Cabe recordar que en esos años, el priísmo hegemónico atravesaba por la crisis que significaría la etapa inicial de su caída. Tlatelolco había desnudado al sistema político: la concentración del poder había conducido a un régimen cuya actividad se desarrollaba, mayoritariamente, fuera de la ley. Se habituaba conducir el quehacer nacional a través de negociaciones ad hoc con todas las fuerzas sociales y a reprimir la disidencia. Su objetivo: mantener el control total manipulando los procesos sociales para evitar que fuerzas externas al partido se hicieran de la fuente principal de poder, la presidencia.
Durante muchos años, el método fue funcional. Existió un poder robusto al lado de una sociedad débil, maniatada.
La democracia, el estado de derecho y las prácticas de interrelación social y política fueron las principales víctimas. Consecuentemente, la corrupción tendría que convertirse no sólo en práctica cotidiana sino en motor del aparato político. En esos años, cuando el crimen organizado emergía, el fortalecimiento del estado de derecho y la profesionalización de los cuerpos de seguridad habrían sido la respuesta correcta. Pero el cáncer de la corrupción y las normas del proceder del poder controlador optaron por minimizar al fenómeno, tratar de controlarlo mediante componendas y acuerdos y cerrar los ojos. Ayotzinapa y Zinapécuaro dan cuenta de la gravedad de esas decisiones.

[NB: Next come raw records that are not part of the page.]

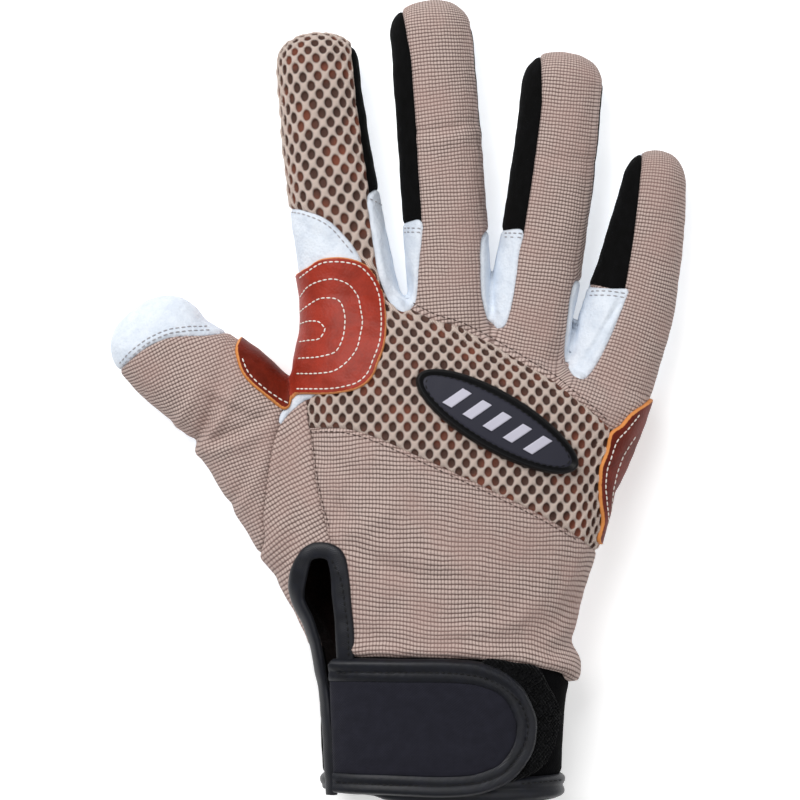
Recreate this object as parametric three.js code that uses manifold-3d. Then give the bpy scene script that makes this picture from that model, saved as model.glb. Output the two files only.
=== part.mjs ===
// Right-hand climbing glove, lying palm down on a surface with the fingers along +Y and the thumb towards -X.
// It is sewn from thin panels: every panel is cut out of one hollow hand-shaped shell along its seams,
// and the patches, strap and badge are layers that lie on that shell. Sizes are in millimetres, +Z is up.
import * as THREE from "three";
import { mergeVertices } from "three/addons/utils/BufferGeometryUtils.js";
import Module from "manifold-3d";

const wasm = await Module();
wasm.setup();

// Driving sizes of the whole glove.
const handLength = 147; // wrist hem to the webs between the fingers
const hemToOrigin = 125; // wrist hem to the cross line that the plan is drawn from
const palmWidth = 107;
const handThickness = 35.5;
const wall = 1.5; // fabric or leather with its lining
const seamGap = 0.3; // between two panels, or between a layer and what it lies on
const palmSeamHeight = 10; // the palm leather comes up to this height all round
const press = 2.4; // how deep the underside is flattened by its own weight
const tipRound = 11; // length of a fingertip's rounded end
const tipFlat = 0.35; // share of its thickness that a fingertip keeps at its very end
const mouthOverrun = 6; // the hollow runs this far out of the wrist opening
const squareness = 2.35; // exponent of the oval sections, 2 is an ellipse

// Layers and trim.
const patchThickness = 1.2;
const patchFloor = 1.9; // the patches end at this height on the palm side
const loopThickness = 1.2;
const strapThickness = 2.0;
const strapInset = 3.6; // width of the strap's binding
const bindingProud = 0.8; // a binding stands this far out of what it binds
const bindingWidth = 4.2;
const badgeLength = 56;
const badgeWidth = 17;
const badgeThickness = 2.2;
const badgeTurn = -31.5; // degrees
const badgeRim = 2.2;
const badgeRimHeight = 0.7;
const badgeSides = 22;
const hemWidth = 5;

// Mesh fineness.
const handSides = 20;
const fingerSides = 12;
const fingerRows = 6;
const spanSteps = 1.5; // drawn spans to each span between two rows of an outline
const stripRows = 6;
const bindingRows = 21;
const bindingQuarter = 3;
const capTurns = [0.36, 0.68, 0.92]; // where a fingertip's rings lie on its quarter round

// Sections of the hand from hem to web. along is a share of handLength, centre and width shares of palmWidth,
// top is a share of handThickness, and lean is how far a section runs back towards the little finger.
const handRows = [
  { along: 0.0, centre: 0.124, width: 0.7, top: 0.87, lean: 0 },
  { along: 0.136, centre: 0.122, width: 0.715, top: 0.88, lean: 0 },
  { along: 0.238, centre: 0.12, width: 0.745, top: 0.9, lean: 0 },
  { along: 0.292, centre: 0.128, width: 0.797, top: 0.94, lean: 0 },
  { along: 0.354, centre: 0.11, width: 0.781, top: 0.945, lean: 0 },
  { along: 0.469, centre: 0.12, width: 0.86, top: 0.965, lean: 0 },
  { along: 0.605, centre: 0.135, width: 0.925, top: 0.99, lean: 0 },
  { along: 0.728, centre: 0.158, width: 0.95, top: 1.0, lean: -0.03 },
  { along: 0.837, centre: 0.192, width: 0.985, top: 0.985, lean: -0.14 },
  { along: 0.918, centre: 0.215, width: 0.99, top: 0.9, lean: -0.28 },
  { along: 0.972, centre: 0.224, width: 0.93, top: 0.74, lean: -0.37 },
  { along: 1.0, centre: 0.232, width: 0.82, top: 0.5, lean: -0.4 },
];

// Each finger: where its root lies on the hand, as shares, then its own sizes, and bow as its sideways bend.
const fingers = {
  index: {
    rootAcross: -0.575, rootAlong: 0.864, length: 108.8, splay: -8.4, bow: -2.2,
    rootWidth: 31.5, middleWidth: 27.4, tipWidth: 25.6, rootThickness: 24, tipThickness: 18,
  },
  middle: {
    rootAcross: -0.07, rootAlong: 0.85, length: 125.8, splay: -3.9, bow: 0.9,
    rootWidth: 27.8, middleWidth: 26.2, tipWidth: 25.2, rootThickness: 25, tipThickness: 18,
  },
  ring: {
    rootAcross: 0.28, rootAlong: 0.823, length: 115.6, splay: 8.1, bow: 1.9,
    rootWidth: 29, middleWidth: 26.2, tipWidth: 25.2, rootThickness: 24, tipThickness: 17.5,
  },
  little: {
    rootAcross: 0.72, rootAlong: 0.755, length: 96.8, splay: 14.6, bow: 4.6,
    rootWidth: 30, middleWidth: 26, tipWidth: 19.5, rootThickness: 22, tipThickness: 16,
  },
};

// The thumb's centreline from its root on the hand: across and along are shares of thumbLength.
const thumbLength = 118;
const thumbWidth = 36;
const thumbThickness = 26;
const thumbRoot = { across: -0.76, along: 0.36 };
const thumbRows = [
  { across: 0, along: 0, width: 0.5, thickness: 1.1 },
  { across: -0.056, along: 0.161, width: 0.73, thickness: 1.1 },
  { across: -0.129, along: 0.347, width: 0.92, thickness: 1.06 },
  { across: -0.214, along: 0.509, width: 1.0, thickness: 1.0 },
  { across: -0.271, along: 0.589, width: 0.97, thickness: 0.96 },
  { across: -0.336, along: 0.653, width: 0.92, thickness: 0.92 },
  { across: -0.438, along: 0.735, width: 0.89, thickness: 0.85 },
  { across: -0.519, along: 0.842, width: 0.86, thickness: 0.76 },
];

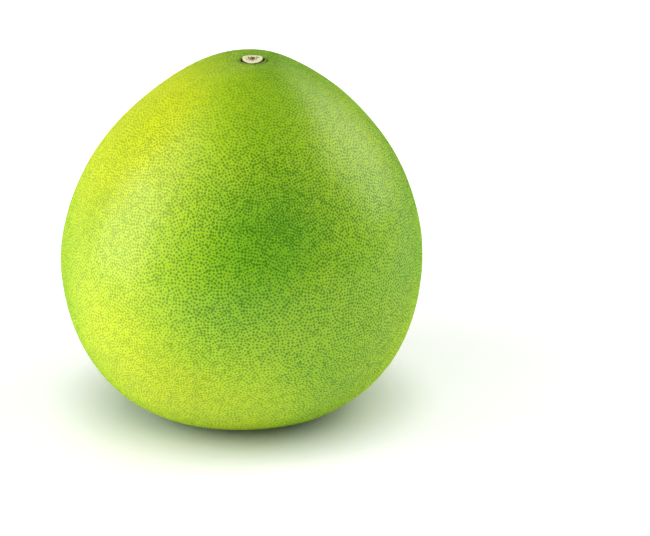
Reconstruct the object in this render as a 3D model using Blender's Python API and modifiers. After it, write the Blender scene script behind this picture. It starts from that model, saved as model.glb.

El hoy INE, así como otros órganos autónomos, son expresiones de resistencia a ese sistema de poder controlador. Desde sus debilidades, grupos de la sociedad civil construyeron fuerzas y llegaron a crear y consolidar instituciones orientadas a recomponer al sistema social todo, incluyendo el sistema político. El instituto electoral ha sido una de las más exitosas de esas instituciones.
Conseguir la democracia electoral no fue sencillo, pero se alcanzó. Eso permitió que otras instituciones emergieran para tratar de poner freno al autoritarismo y a los abusos del poder. El instituto no es perfecto y nadie cree que no requiera modificaciones. Sin embargo, su permanencia es necesaria. La propuesta electoral del presidente busca minar la independencia conseguida por los órganos electorales. López Obrador, como todos los que lo han antecedido en la presidencia, añora la posesión del poder absoluto.
Por eso plantea un proceso diferente para la elección de los consejeros del instituto y los magistrados del Tribunal. Propone candidatos sugeridos por los tres Poderes, no por la ciudadanía. El objetivo es claro: que el partido en el poder retome el control absoluto de manera que sea posible recuperar el quehacer político de antaño. Nada más peligroso: retrasaríamos aún más la vía hacia la creación y consolidación del estado de derecho necesario para una convivencia más o menos estable y segura y la creación definitiva de las instituciones democráticas que soportarían ese contrato social.
Que Ayotzinapa, Cocula, Zinapécuaro nos hagan abrir los ojos y despertar la memoria: nada hay más peligroso, hoy, en una sociedad compleja como la que es México que la de debilitar aún más a la sociedad civil, empoderar a un estado que actúa fuera de la ley (citemos de paso el caso de Gertz Manero) y entregar el poder todo a una persona, sea ésta quien fuere. Las historias de Caro Quintero y Don Neto no hacían imaginar, siquiera, a Ayotzinapa y Zinapécuaro. Si seguimos la ruta trazada por la reforma electoral propuesta por el presidente, ¿qué podremos llegar a ver en unos años?